Las hijas de Abril: recensione del film di Michel Franco

Las hijas de Abril

Il regista messicano Michel Franco deve avere qualche problema recondito – probabilmente non risolto – con la madre. Prima che lo stesso autore ci quereli per diffamazione, diciamo subito che stiamo scherzando, però è il primo pensiero che ci è venuto guardando Las hijas de Abril – tradotto La figlia di Avril. Presentato al Festival di Cannes nella sezione Un Certain Regard, il film difficilmente vedrà la sala nel nostro Paese, ci sentiamo dunque autorizzati a spiegarvi a grandi linee la trama principale. Inutile dire che fra poco arriverà una montagna di spoiler, quindi ATTENZIONE. Avril vive a Città del Messico e ha due figlie, che risiedono invece in una cittadina vicina, in riva al mare. La più grande ha problemi a relazionarsi con il mondo circostante, è sovrappeso e non fa altro che lavorare e vagare per casa come un’ameba; la seconda, appena diciassettenne, ha invece un ragazzo coetaneo con cui adora fare l’amore ogni giorno, non a caso è in dolce attesa. Alla nascita della piccola Karen, i due giovanissimi genitori si dimostrano immaturi e impreparati al ruolo, motivo per cui arriva in soccorso la neo nonna Avril.

 

Las hijas de AbrilLa donna invece di aiutare i giovani genitori, considera la situazione irrecuperabile e firma senza l’autorizzazione della figlia (che del resto è ancora minorenne) le carte per l’adozione della bimba, ed è qui che inizia la parte più drammatica e insieme divertente del film. L’adozione è una sorta di truffa, è la stessa Avril che porta in casa sua l’ignara bambina, ma non contenta adesca anche il compagno 17enne della figlia e lo seduce – a suon di vestitini sexy in lattice e tacchi a spillo. Insomma una sceneggiatura che è un totale caos, con pochissima musica e con un ritmo lento ma costante, che il regista messicano prova a dirigere con piglio d’autore. Grazie ai diversi colpi di teatro che vi abbiamo in parte raccontato il film riesce sicuramente a sconvolgere lo spettatore, non decolla invece l’empatia verso alcun personaggio – salvo per la piccolissima Karen, che piange tutto il tempo in balia della follia.

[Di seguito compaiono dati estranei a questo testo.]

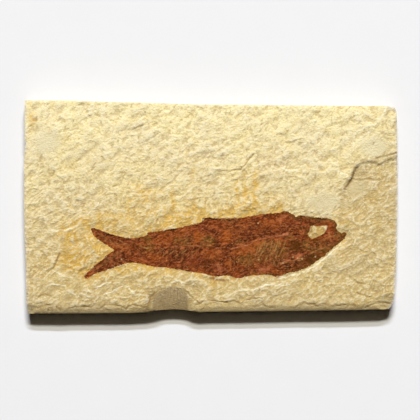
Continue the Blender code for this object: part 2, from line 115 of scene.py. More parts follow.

Adesso possiamo ricollegarci alla frase d’apertura, che Michel Franco abbia dei problemi irrisolti con la madre? Non lo sappiamo, di certo in Messico le cose non devono andare proprio nel migliore dei modi: i genitori sono sempre più inclini ad avere un rapporto conflittuale con i figli, i figli a loro volta sono poco seguiti e le ragazze madri sono milioni, a causa della scarsa informazione. Quel che resta è un esercito di adulti menefreghisti e aridi, di giovanissimi ancora immaturi e allo sbando, di neonati che non hanno alcuna colpa, venuti al mondo quasi per caso. Al di là dei temi, bisogna sottolineare l’ottima prova di Emma Suárez (già protagonista di Julieta di Pedro Almodovar) nei panni di Avril, che si lascia odiare al punto giusto. Il resto del cast non è certo alla sua altezza, ma parliamo di giovanissimi che incarnano forse alla perfezione la “generazione perduta” che Franco tenta di raccontare; stelle cadenti in cerca di una direzione.